■ LISTING

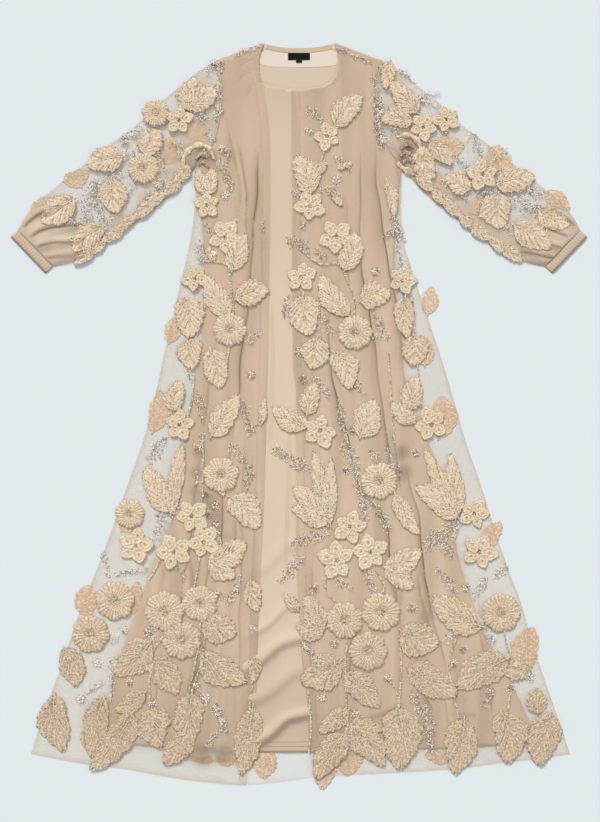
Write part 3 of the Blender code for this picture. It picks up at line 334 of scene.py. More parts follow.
# Wrong sides of the back's appliques, seen through the net: kind, x, y, length, width, angle
BACK_MOTIFS = (
    ("leaf", 158, 411, 84, 38, 80), ("leaf", 86, 600, 62, 42, 82), ("leaf", 136, 598, 66, 32, 86),
    ("leaf", 266, 765, 56, 46, -105), ("leaf", 325, 770, 80, 44, -100),
    ("leaf", 348, 762, 56, 48, -85), ("leaf", 443, 417, 84, 52, 82),
    ("leaf", 525, 648, 90, 52, 72), ("leaf", 200, 756, 56, 26, -20),
    ("leaf", 228, 759, 44, 24, 10), ("leaf", 430, 300, 56, 30, 80),
    ("leaf", 424, 350, 60, 36, 100), ("leaf", 172, 330, 50, 30, 80),
    ("leaf", 492, 534, 60, 34, 60), ("leaf", 90, 742, 60, 34, -80),
    ("leaf", 545, 745, 50, 30, -80), ("leaf", 437, 757, 50, 26, 170),
    ("leaf", 130, 521, 50, 34, 60),
)
BACK_SLEEVE_LEFT = (
    ("leaf", 77, 177, 54, 34, 20), ("leaf", 42, 205, 50, 30, 40), ("leaf", 168, 150, 60, 40, 70),
    ("leaf", 150, 205, 60, 30, 35), ("leaf", 196, 130, 56, 34, 0), ("leaf", 112, 160, 44, 24, 60),
)
BACK_SLEEVE_RIGHT = (
    ("leaf", 500, 159, 58, 46, -42), ("leaf", 558, 200, 60, 30, -38),
    ("leaf", 450, 147, 58, 44, 10), ("leaf", 436, 186, 60, 32, -38),
    ("leaf", 408, 120, 50, 30, -20), ("leaf", 480, 205, 50, 30, 40),
)
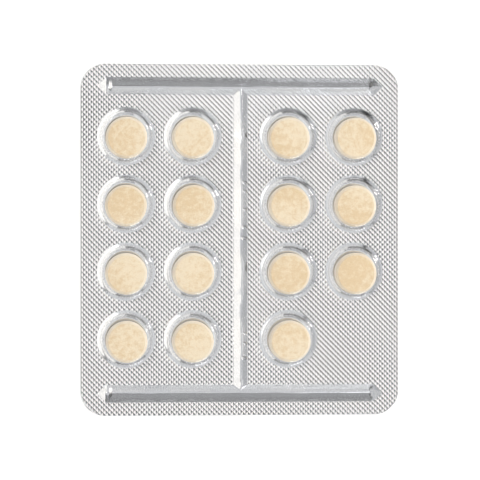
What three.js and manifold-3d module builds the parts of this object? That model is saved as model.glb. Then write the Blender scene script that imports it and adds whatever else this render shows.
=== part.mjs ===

■ AIM OF THE EXERCISE
Print the records above in full, exactly.

■ SOLUTION TO THIS PROBLEM
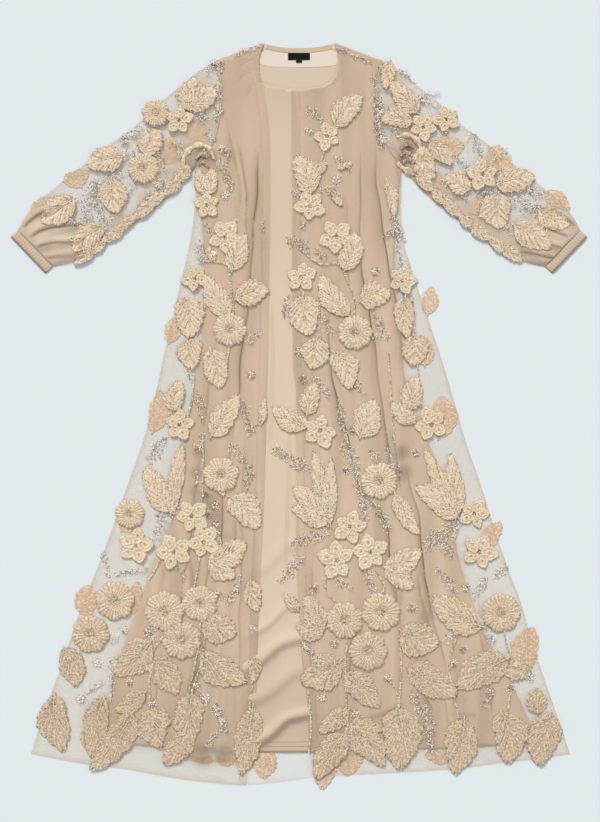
Write part 3 of the Blender code for this picture. It picks up at line 334 of scene.py. More parts follow.
# Wrong sides of the back's appliques, seen through the net: kind, x, y, length, width, angle
BACK_MOTIFS = (
    ("leaf", 158, 411, 84, 38, 80), ("leaf", 86, 600, 62, 42, 82), ("leaf", 136, 598, 66, 32, 86),
    ("leaf", 266, 765, 56, 46, -105), ("leaf", 325, 770, 80, 44, -100),
    ("leaf", 348, 762, 56, 48, -85), ("leaf", 443, 417, 84, 52, 82),
    ("leaf", 525, 648, 90, 52, 72), ("leaf", 200, 756, 56, 26, -20),
    ("leaf", 228, 759, 44, 24, 10), ("leaf", 430, 300, 56, 30, 80),
    ("leaf", 424, 350, 60, 36, 100), ("leaf", 172, 330, 50, 30, 80),
    ("leaf", 492, 534, 60, 34, 60), ("leaf", 90, 742, 60, 34, -80),
    ("leaf", 545, 745, 50, 30, -80), ("leaf", 437, 757, 50, 26, 170),
    ("leaf", 130, 521, 50, 34, 60),
)
BACK_SLEEVE_LEFT = (
    ("leaf", 77, 177, 54, 34, 20), ("leaf", 42, 205, 50, 30, 40), ("leaf", 168, 150, 60, 40, 70),
    ("leaf", 150, 205, 60, 30, 35), ("leaf", 196, 130, 56, 34, 0), ("leaf", 112, 160, 44, 24, 60),
)
BACK_SLEEVE_RIGHT = (
    ("leaf", 500, 159, 58, 46, -42), ("leaf", 558, 200, 60, 30, -38),
    ("leaf", 450, 147, 58, 44, 10), ("leaf", 436, 186, 60, 32, -38),
    ("leaf", 408, 120, 50, 30, -20), ("leaf", 480, 205, 50, 30, 40),
)
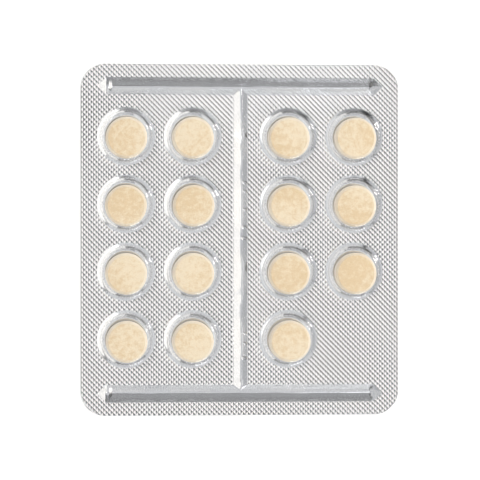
What three.js and manifold-3d module builds the parts of this object? That model is saved as model.glb. Then write the Blender scene script that imports it and adds whatever else this render shows.
=== part.mjs ===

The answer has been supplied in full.